What I have learned as a Hotel Internet Marketing Consultant

In an age of ever-expanding digital interconnectivity, hotel digital marketing professionals must adapt to changing customer demands.

But the best in the business aren’t satisfied to just adapt. And they would rather lead than follow, by surprising and delighting clients with daring and imaginative initiatives.

The top hotel companies know how to shape customer preferences better than anyone, which helps to explain their immense success. Hotel managers and marketing experts everywhere can learn a lot from their example and must learn from their example if they expect to ride the digital wave to glory.

Best practices in hotel digital marketing are changing on the fly.

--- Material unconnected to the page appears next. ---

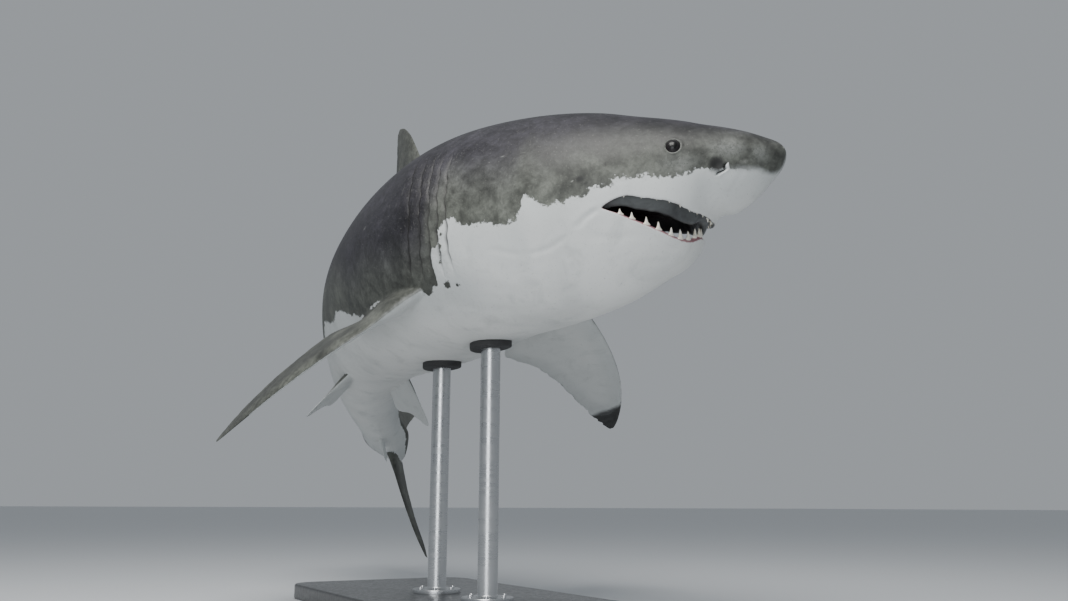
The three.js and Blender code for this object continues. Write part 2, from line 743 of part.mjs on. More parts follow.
function standRod(station) {
  const { x, y, belly } = rodFoot(station);
  const bottom = BASE.height + FIT_GAP;
  const top = belly + SADDLE_RADIUS;
  const profile = [
    [0, bottom],
    [FLANGE_RADIUS, bottom],
    [FLANGE_RADIUS, bottom + FLANGE_HEIGHT - FLANGE_EDGE],
    [FLANGE_RADIUS - FLANGE_EDGE, bottom + FLANGE_HEIGHT],
    [ROD_RADIUS + ROD_FILLET, bottom + FLANGE_HEIGHT],
    [ROD_RADIUS + 0.3 * ROD_FILLET, bottom + FLANGE_HEIGHT + 0.3 * ROD_FILLET],
    [ROD_RADIUS, bottom + FLANGE_HEIGHT + ROD_FILLET],
    [ROD_RADIUS, top],
    [0, top],
  ].map(([r, z]) => new THREE.Vector2(r, z));
  const rod = new THREE.LatheGeometry(profile, ROUND_SIDES).rotateX(Math.PI / 2);
  const solid = solidOf(rod.translate(x, y, 0));
  return solid.subtract(grownBody(SADDLE_THICKNESS + FIT_GAP));
}

// A pad between a rod and the belly, curved to the skin.
function standSaddle(station) {
  const { x, y, belly } = rodFoot(station);
  const pad = new THREE.CylinderGeometry(SADDLE_RADIUS, SADDLE_RADIUS, 4 * SADDLE_RADIUS, ROUND_SIDES);
  const solid = solidOf(pad.rotateX(Math.PI / 2).translate(x, y, belly));
  return solid.intersect(grownBody(SADDLE_THICKNESS)).subtract(bodyAndGap);
}

addPiece("stand_base", standBase(), darkLacquer);
ROD_STATIONS.forEach((station, i) => {
  const end = ["front", "rear"][i];
  addPiece(`stand_rod_${end}`, standRod(station), brushedSteel);
  addPiece(`stand_saddle_${end}`, standSaddle(station), blackRubber);
});

export default shark;
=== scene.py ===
# %% [markdown]
# # A great white shark on a display stand
#
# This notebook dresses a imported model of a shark, 4.5 m long, in its skin, eyes and teeth. The packed
# solids fix the size and the pose. What is made here lies on their surface: one skin without a seam from
# snout to tail, with the mouth, gills, nostrils and fins in it.
#
# Shapes are worked out with numpy as surfaces on a grid, and Blender joins, smooths and colours them.

import bmesh
import bpy
import numpy as np
from mathutils import Matrix, Quaternion, Vector


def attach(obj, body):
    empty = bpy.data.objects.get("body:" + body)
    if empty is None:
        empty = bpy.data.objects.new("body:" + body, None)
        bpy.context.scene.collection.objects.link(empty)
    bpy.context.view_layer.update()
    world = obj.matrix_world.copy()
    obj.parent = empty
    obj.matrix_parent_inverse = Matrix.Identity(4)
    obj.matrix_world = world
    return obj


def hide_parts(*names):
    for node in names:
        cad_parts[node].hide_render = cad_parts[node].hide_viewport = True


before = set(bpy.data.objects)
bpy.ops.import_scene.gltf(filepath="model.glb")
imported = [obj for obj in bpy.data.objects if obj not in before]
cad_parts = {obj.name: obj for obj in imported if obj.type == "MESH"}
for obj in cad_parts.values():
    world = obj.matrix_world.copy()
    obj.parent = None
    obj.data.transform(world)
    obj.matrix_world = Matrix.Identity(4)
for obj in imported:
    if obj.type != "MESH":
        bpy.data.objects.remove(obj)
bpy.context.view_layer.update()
print("packed nodes:", len(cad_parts))

# %% [markdown]
# ## Body places
#
# A shark is easiest to describe along its own body. A body place is (station, side, height) in percent of
# the total length: station runs back from the snout along the spine, side is positive to the left, height
# is positive towards the back. The tables below are the same driving sizes as in the solids.

# %% Driving sizes
TOTAL_LENGTH = 4.5
PERCENT = TOTAL_LENGTH / 100
MM = 0.001

ANCHOR_STATION = 20
ANCHOR_PLACE = Vector((0.680, 0, 1.420))
HEADING, PITCH, ROLL = 17, 3, 4

# Bend of the spine in degrees for each tenth of the length: sideways, upwards, twist.
BENDS = [
    (0, 0, -1, -1),
    (10, -10.5, -1, -1),
    (22, -22.5, 0.5, -1),
    (34, 0.5, -2, -2),
    (46, -7.5, -8.5, -4.5),
    (58, -8, -9, -1),
    (70, -13, -4.5, 3),
    (84, -12.5, -3.5, 4),
]

# Section at each station: back, belly, half width, height of the widest line, and the power of the curve
# above and below that line (2 is an ellipse, less is more pointed).
SECTIONS = [
    (0, 0, 0, 0, 0, 2, 2),
    (0.35, 0.7, -0.98, 1.05, 0, 2, 2),
    (1.2, 1.2, -1.85, 1.95, 0, 2, 2),
    (2.5, 1.85, -2.95, 2.85, 0, 2, 2),
    (4, 2.45, -3.7, 3.55, -0.05, 2, 2),
    (5.5, 2.98, -3.98, 4.13, -0.13, 2, 2),
    (6.4, 3.35, -5.3, 4.45, -0.2, 2, 2.05),
    (7.5, 3.75, -6.6, 4.75, -0.3, 2, 2.1),
    (10, 4.6, -7.8, 5.3, -0.6, 2, 2.2),
    (12.5, 5.5, -8.7, 6.0, -0.9, 2, 2.2),
    (16, 6.4, -9.35, 7.0, -1.1, 2, 2.2),
    (20, 7.15, -9.6, 7.9, -1.2, 2, 2.2),
    (25, 7.9, -9.6, 8.7, -1.2, 1.95, 2.2),
    (30, 8.3, -9.75, 9.0, -1.1, 1.9, 2.2),
    (36, 8.2, -9.9, 8.8, -0.9, 1.9, 2.2),
    (42, 7.7, -9.6, 8.1, -0.7, 1.9, 2.2),
    (48, 7.0, -8.9, 7.2, -0.5, 1.9, 2.1),
    (54, 6.2, -7.8, 6.2, -0.3, 1.9, 2.1),
    (60, 5.3, -6.4, 5.2, -0.2, 1.9, 2),
    (66, 4.4, -5.0, 4.2, -0.1, 1.9, 2),
    (72, 3.45, -3.6, 3.2, 0, 1.9, 2),
    (77, 2.6, -2.5, 2.65, 0, 1.8, 1.8),
    (80.5, 1.95, -1.85, 2.75, 0, 1.5, 1.5),
    (83, 1.6, -1.45, 1.85, 0, 1.5, 1.5),
    (85.8, 0.6, -0.55, 0.2, 0, 2, 2),
]
BODY_END = SECTIONS[-1][0]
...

And here are five you should be up to speed on, along with fascinating examples of how the world’s most prestigious hotel chains are putting them into action.

Contents

1. Embracing digital media with gusto.

Example: Marriot International’s Travel Brilliantly digital magazine.

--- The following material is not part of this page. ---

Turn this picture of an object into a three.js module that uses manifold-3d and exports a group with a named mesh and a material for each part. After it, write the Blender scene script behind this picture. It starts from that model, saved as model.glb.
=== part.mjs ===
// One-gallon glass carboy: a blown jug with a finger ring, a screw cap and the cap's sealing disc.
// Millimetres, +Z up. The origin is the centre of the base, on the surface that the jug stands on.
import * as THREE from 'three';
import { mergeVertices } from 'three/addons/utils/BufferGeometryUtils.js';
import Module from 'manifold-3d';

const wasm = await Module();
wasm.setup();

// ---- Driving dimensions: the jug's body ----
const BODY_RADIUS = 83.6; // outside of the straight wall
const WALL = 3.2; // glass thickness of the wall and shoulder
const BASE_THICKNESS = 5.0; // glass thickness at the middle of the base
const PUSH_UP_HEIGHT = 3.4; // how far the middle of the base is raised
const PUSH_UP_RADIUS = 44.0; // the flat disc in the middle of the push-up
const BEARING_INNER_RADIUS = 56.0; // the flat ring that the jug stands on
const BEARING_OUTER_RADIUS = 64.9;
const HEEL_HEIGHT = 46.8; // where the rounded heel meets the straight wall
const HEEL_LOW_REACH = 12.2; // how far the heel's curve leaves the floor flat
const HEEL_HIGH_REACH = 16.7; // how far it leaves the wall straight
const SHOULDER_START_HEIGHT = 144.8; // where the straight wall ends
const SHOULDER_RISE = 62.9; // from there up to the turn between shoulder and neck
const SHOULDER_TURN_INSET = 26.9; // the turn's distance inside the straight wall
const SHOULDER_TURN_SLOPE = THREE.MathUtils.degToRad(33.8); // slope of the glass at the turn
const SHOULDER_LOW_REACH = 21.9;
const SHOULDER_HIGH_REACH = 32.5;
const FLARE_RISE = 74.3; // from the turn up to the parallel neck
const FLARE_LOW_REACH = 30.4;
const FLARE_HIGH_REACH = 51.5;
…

Travel Brilliantly began as a website targeted at millennials. It has now evolved into a sleek digital magazine that caters to the desires of travelers seeking new adventures, new perspectives, and new vistas.

Diverse in long-form content, Marriot’s quarterly digital publication features interviews with prominent thinkers from various walks of life. It discusses emerging trends in travel, introduces specific hotel innovations, and offers fresh contributions from partner companies like the art/tech company VSCO and the media organization TED. Each issue is organized around a single theme that challenges travelers to rethink their old assumptions. And to also reimagine what is possible, in a world where new experiences are always just beyond the horizon.

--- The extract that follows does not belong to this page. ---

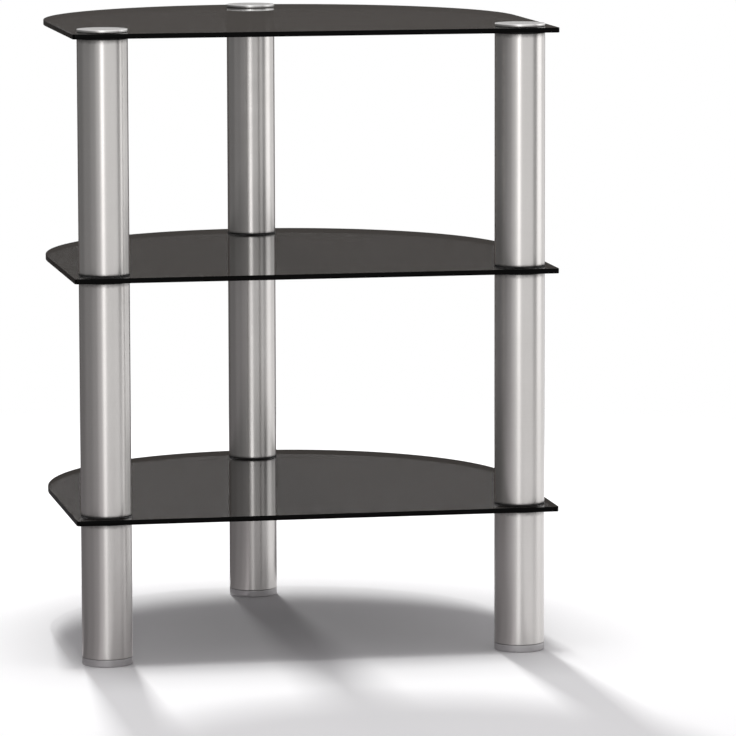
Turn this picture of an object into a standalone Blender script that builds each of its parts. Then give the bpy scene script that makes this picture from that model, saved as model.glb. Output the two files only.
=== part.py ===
"""A three-shelf rack: smoked glass shelves on three round metal legs.

Each leg is three tube sections with an insert in each end. Threaded studs join
one section to the next through the glass, rubber rings part the tubes from the
glass, a turned cap closes each leg and a levelling foot screws into its lower
end. The front faces -Y, +Z is up, and the origin is on the floor under the
middle of the shelves.
"""

import math

import bmesh
import bpy

# Shelves: straight front and sides, half-round back
SHELF_WIDTH = 0.580
SIDE_LENGTH = 0.255
GLASS_THICKNESS = 0.006
FRONT_CORNER_RADIUS = 0.004
GLASS_ARRIS = 0.0005
GLASS_HOLE_CLEARANCE = 0.002

# Legs: two at the front and one at the rear, set in from the glass edges
SIDE_LEG_INSET = 0.040
FRONT_LEG_INSET = 0.040
REAR_LEG_INSET = 0.055
TUBE_DIAMETER = 0.060
TUBE_WALL = 0.002
LOWER_TUBE_LENGTH = 0.161
UPPER_TUBE_LENGTH = 0.277

# End inserts, one pressed into each end of each tube
INSERT_LENGTH = 0.014

# Studs, which join the tubes and carry the caps and the feet
STUD_DIAMETER = 0.010
STUD_POINT = 0.001
STUD_ENGAGEMENT = 0.012

# Rubber rings above and below the glass
WASHER_THICKNESS = 0.001
WASHER_STEP_IN = 0.001
SEAT_RING_THICKNESS = 0.001
SEAT_RING_STEP_OUT = 0.0004
RING_BORE_CLEARANCE = 0.001

# Caps on the top shelf
CAP_THICKNESS = 0.0033
CAP_EDGE = 0.0004

# Levelling feet
FOOT_HEIGHT = 0.0087
FOOT_EDGE = 0.0008
FOOT_TRAVEL = 0.010
FOOT_STUD_RESERVE = 0.002

# Clearances and facet counts
SEAT_GAP = 0.0003
MERGE_DISTANCE = 1e-6
ROUND_SEGMENTS = 36
HIDDEN_SEGMENTS = 20
STUD_SEGMENTS = 12
HOLE_SEGMENTS = 16
CORNER_SEGMENTS = 3
BACK_SEGMENTS = 48
SHARP_ANGLE = math.radians(35)
ARRIS_ANGLE = math.radians(60)
CUTTER_OVERRUN = 0.020

# Sizes that follow from those above
SHELF_RADIUS = SHELF_WIDTH / 2
SHELF_DEPTH = SIDE_LENGTH + SHELF_RADIUS
FRONT_EDGE_Y = -SHELF_DEPTH / 2
BACK_CENTRE_Y = FRONT_EDGE_Y + SIDE_LENGTH
SIDE_LEG_X = SHELF_WIDTH / 2 - SIDE_LEG_INSET
FRONT_LEG_Y = FRONT_EDGE_Y + FRONT_LEG_INSET
REAR_LEG_Y = FRONT_EDGE_Y + SHELF_DEPTH - REAR_LEG_INSET
TUBE_RADIUS = TUBE_DIAMETER / 2
TUBE_BORE_RADIUS = TUBE_RADIUS - TUBE_WALL
STUD_RADIUS = STUD_DIAMETER / 2
GLASS_HOLE_RADIUS = STUD_RADIUS + GLASS_HOLE_CLEARANCE
RING_BORE_RADIUS = STUD_RADIUS + RING_BORE_CLEARANCE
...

Travel Brilliantly Marriot is marketing the entire travel experience to younger clients and anyone else looking to explore unchartered territories. In doing so Marriot is repositioning itself as a “smart travel” resource. It’s expanding the scope of its expertise and giving potential clients good reasons to return to their Travel Brilliantly site.

2. Letting the customer come to you (or at least letting them think they’re coming to you).

Example: Hyatt’s Google Lightbox Ad campaign.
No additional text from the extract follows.